You need to be either connected to the internet or connected to a cache that has the WHB data downloaded already and have already downloaded the example data via the getting started notebook to run this notebook.

import pandas as pd
import numpy as np
import anndata
from pathlib import Path
import matplotlib.pyplot as plt

from abc_atlas_access.abc_atlas_cache.abc_project_cache import AbcProjectCache

We will interact with the data using the AbcProjectCache. This cache object tracks which data has been downloaded and serves the path to the requsted data on disk. For metadata, the cache can also directly serve a up a Pandas Dataframe. See the getting_started notebook for more details on using the cache including installing it if it has not already been.

Change the download_base variable to where you have downloaded the data in your system.

download_base = Path('../../data/abc_atlas')
abc_cache = AbcProjectCache.from_cache_dir(download_base)

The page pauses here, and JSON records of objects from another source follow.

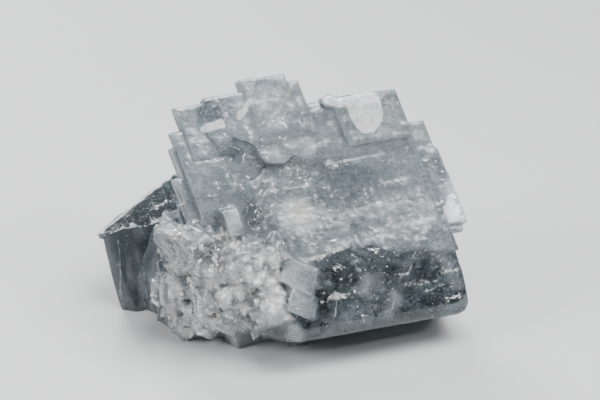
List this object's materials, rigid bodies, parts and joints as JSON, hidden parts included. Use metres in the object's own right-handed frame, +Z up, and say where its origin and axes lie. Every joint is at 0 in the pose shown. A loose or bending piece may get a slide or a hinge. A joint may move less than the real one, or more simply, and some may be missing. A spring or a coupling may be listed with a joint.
{
  "type": "barite crystal cluster",
  "caption": "Cluster of pale blue-grey barite: a stepped pile of rhombic plates leaning back, a chisel-edged side crystal and a crust of small crystals, cut flat below.",
  "frame": {"origin": "middle of the bounding box's bottom, on the surface that the cluster rests on", "axes": "+Z up, -Y towards the front, from where the stepped main crystal is seen, +X to the viewer's right along the longest extent"},
  "size_m": [0.0826, 0.0552, 0.0596],
  "materials": {
    "barite": "vitreous, translucent pale blue-grey crystal with white cloudy patches"
  },
  "bodies": {
    "root": {"barite_cluster": "barite"}
  },
  "joints": []
}
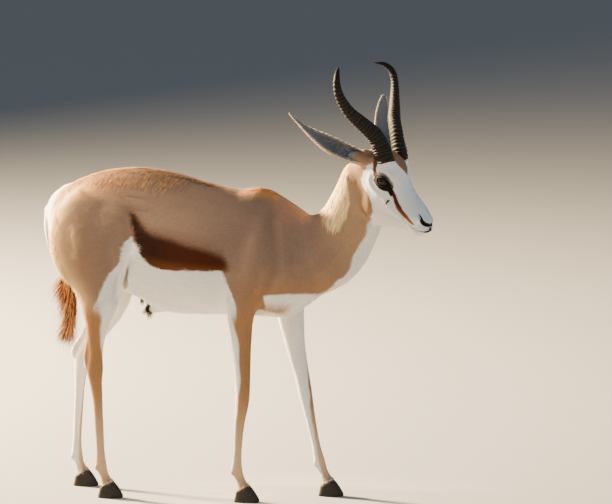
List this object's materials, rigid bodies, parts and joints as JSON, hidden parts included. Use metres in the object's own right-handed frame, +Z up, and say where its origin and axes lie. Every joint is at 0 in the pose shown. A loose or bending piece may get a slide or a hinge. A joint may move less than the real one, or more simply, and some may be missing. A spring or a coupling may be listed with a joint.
{
  "type": "springbok",
  "caption": "Springbok ram standing on its own hooves with its head turned to its right, with ringed hooked horns, cupped ears and a tufted tail, as a still life-size model.",
  "frame": {"origin": "on the floor under the middle of the whole model's box", "axes": "+X the way the ram stands, from tail to chest; +Y its left side; +Z up"},
  "size_m": [0.988, 0.3438, 1.0689],
  "materials": {
    "coat": "short fawn fur, with white and dark brown parts",
    "pale_coat": "short white fur",
    "ear": "thin skin with very short fur",
    "tuft": "long dark red-brown hair",
    "horn": "dark ringed horn, smoother at the tips",
    "hoof": "dark hard claw",
    "eye": "wet dark glass"
  },
  "bodies": {
    "root": {"ear_left": "ear", "ear_right": "ear", "eye_left": "eye", "eye_right": "eye", "forehoof_left_inner_claw": "hoof", "forehoof_left_outer_claw": "hoof", "forehoof_right_inner_claw": "hoof", "forehoof_right_outer_claw": "hoof", "foreleg_left_cannon": "coat", "foreleg_left_upper": "coat", "foreleg_right_cannon": "coat", "foreleg_right_upper": "coat", "head": "coat", "hindhoof_left_inner_claw": "hoof", "hindhoof_left_outer_claw": "hoof", "hindhoof_right_inner_claw": "hoof", "hindhoof_right_outer_claw": "hoof", "hindleg_left_cannon": "coat", "hindleg_left_upper": "coat", "hindleg_right_cannon": "coat", "hindleg_right_upper": "coat", "horn_left": "horn", "horn_right": "horn", "neck": "coat", "tail": "pale_coat", "tail_tuft": "tuft", "torso": "coat"}
  },
  "joints": []
}
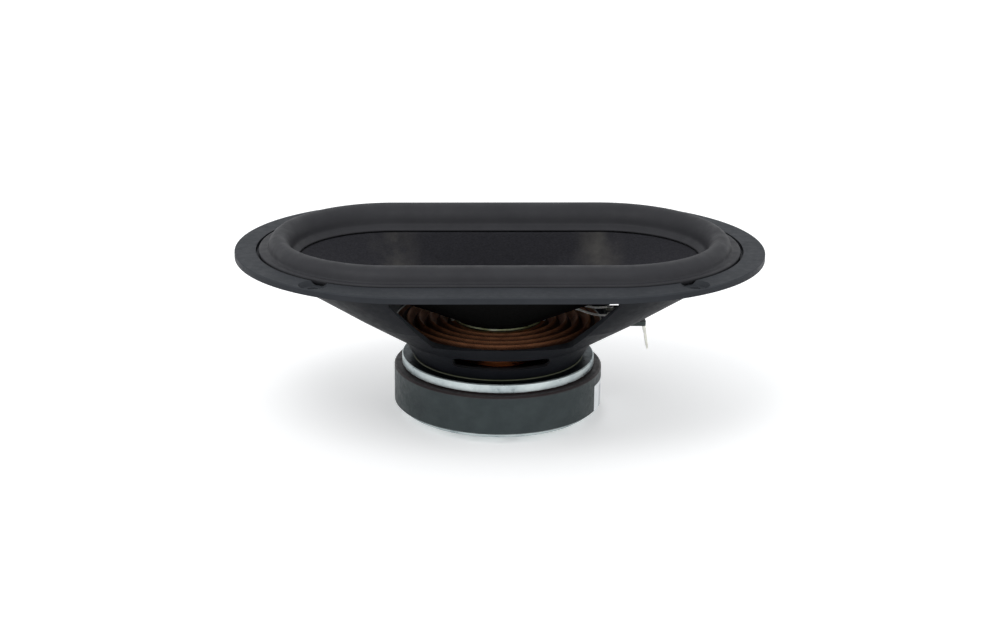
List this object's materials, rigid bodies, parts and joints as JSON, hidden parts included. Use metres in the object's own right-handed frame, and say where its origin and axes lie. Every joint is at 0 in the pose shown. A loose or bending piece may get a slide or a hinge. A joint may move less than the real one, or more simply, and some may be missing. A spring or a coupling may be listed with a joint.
{
  "type": "oval car speaker",
  "caption": "Oval car loudspeaker with a dark paper cone in a rubber half-roll surround, a solid-winged basket with side windows, a corrugated spider and a ring magnet.",
  "frame": {"origin": "centre of the flange's rear face, which lies on the panel it is screwed to", "axes": "+Z along the cone's axis, the way the sound goes; +X along the oval's long axis, towards the terminals"},
  "size_m": [0.235, 0.15, 0.0828],
  "materials": {
    "basket_plastic": "moulded, satin matte",
    "zinc_steel": "zinc plated, slightly blue",
    "rivet_steel": "zinc plated",
    "ferrite": "ground and dull",
    "magnet_adhesive": "cured adhesive",
    "label_paper": "blank sticker",
    "spider_cloth": "resin-dipped woven cloth",
    "amber_glue": "cured adhesive",
    "surround_rubber": "satin rubber",
    "terminal_fibre": "pressed fibre board",
    "tab_metal": "tin plated",
    "cone_paper": "dark pressed pulp",
    "cap_cloth": "treated cloth",
    "dark_glue": "cured adhesive",
    "former_film": "heat-proof film",
    "copper_wire": "enamelled copper",
    "collar_paper": "dark kraft paper",
    "pale_glue": "pale yellow-green adhesive",
    "white_glue": "white adhesive",
    "tinsel_braid": "silvered tinsel braid"
  },
  "bodies": {
    "chassis": {"basket": "basket_plastic", "foot_glue": "pale_glue", "top_plate": "zinc_steel", "plate_rivets": "rivet_steel", "magnet": "ferrite", "yoke": "zinc_steel", "magnet_glue_front": "magnet_adhesive", "magnet_glue_rear": "magnet_adhesive", "magnet_label": "label_paper", "spider": "spider_cloth", "spider_rim_glue": "amber_glue", "surround": "surround_rubber", "terminal_board": "terminal_fibre", "board_rivet": "rivet_steel", "wide_tab": "tab_metal", "narrow_tab": "tab_metal", "wide_tab_lug": "tab_metal", "narrow_tab_lug": "tab_metal", "tab_rivets": "rivet_steel"},
    "cone_assembly": {"cone": "cone_paper", "dust_cap": "cap_cloth", "dust_cap_glue": "dark_glue", "coil_former": "former_film", "coil_winding": "copper_wire", "former_collar": "collar_paper", "neck_glue": "pale_glue", "spider_neck_glue": "amber_glue", "lead_joints": "white_glue", "wide_tab_lead": "tinsel_braid", "narrow_tab_lead": "tinsel_braid"}
  },
  "joints": [
    {"name": "cone_travel", "type": "slide", "parent": "chassis", "child": "cone_assembly", "axis": [0, 0, 1], "range_m": [-0.004, 0.004], "stiffness_N_per_m": 2400, "deforming": ["surround", "spider", "wide_tab_lead", "narrow_tab_lead"]}
  ]
}
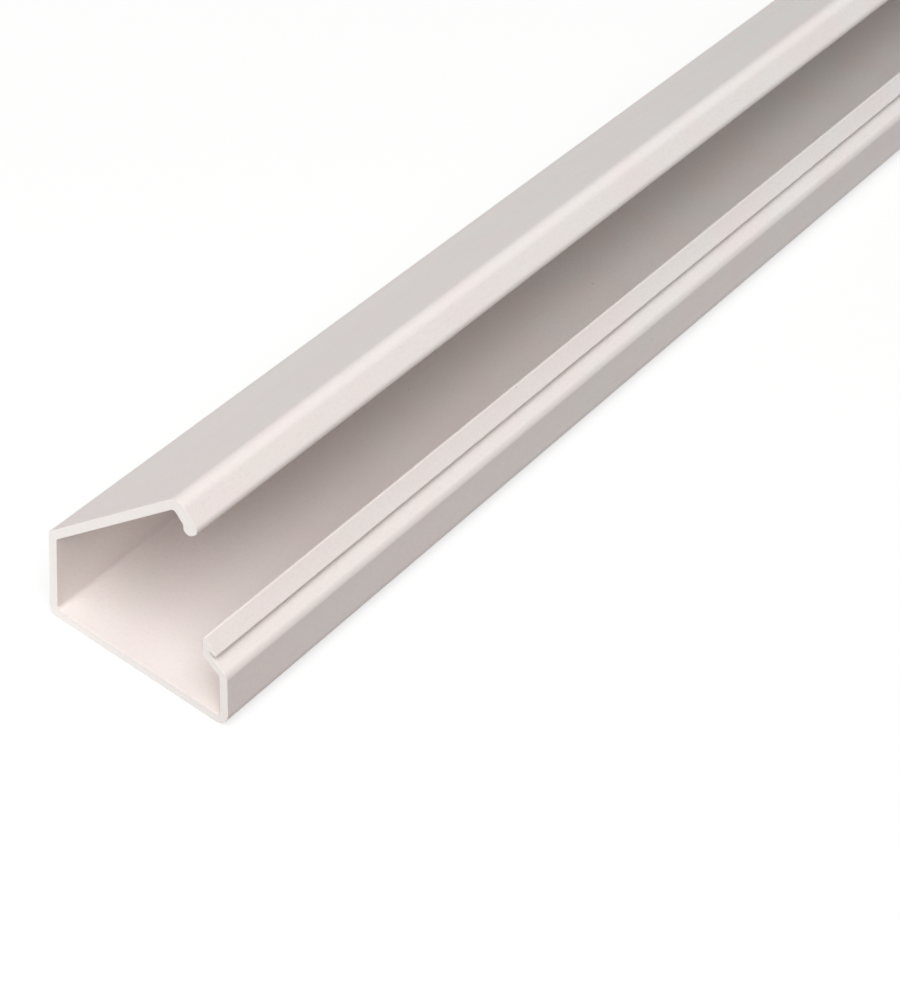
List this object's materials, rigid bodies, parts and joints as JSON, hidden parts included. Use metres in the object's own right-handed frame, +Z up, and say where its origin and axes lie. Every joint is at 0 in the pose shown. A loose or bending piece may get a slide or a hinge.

abc_cache.current_manifest
'releases/20241115/manifest.json'

Create the expanded cell metadata as was done previously in the cluster annotation tutorial and part 1 of the 10X tutorial.

# Load the cell metadata.
cell = abc_cache.get_metadata_dataframe(
    directory='WHB-10Xv3',
    file_name='cell_metadata',
    dtype={'cell_label': str}
)
cell.set_index('cell_label', inplace=True)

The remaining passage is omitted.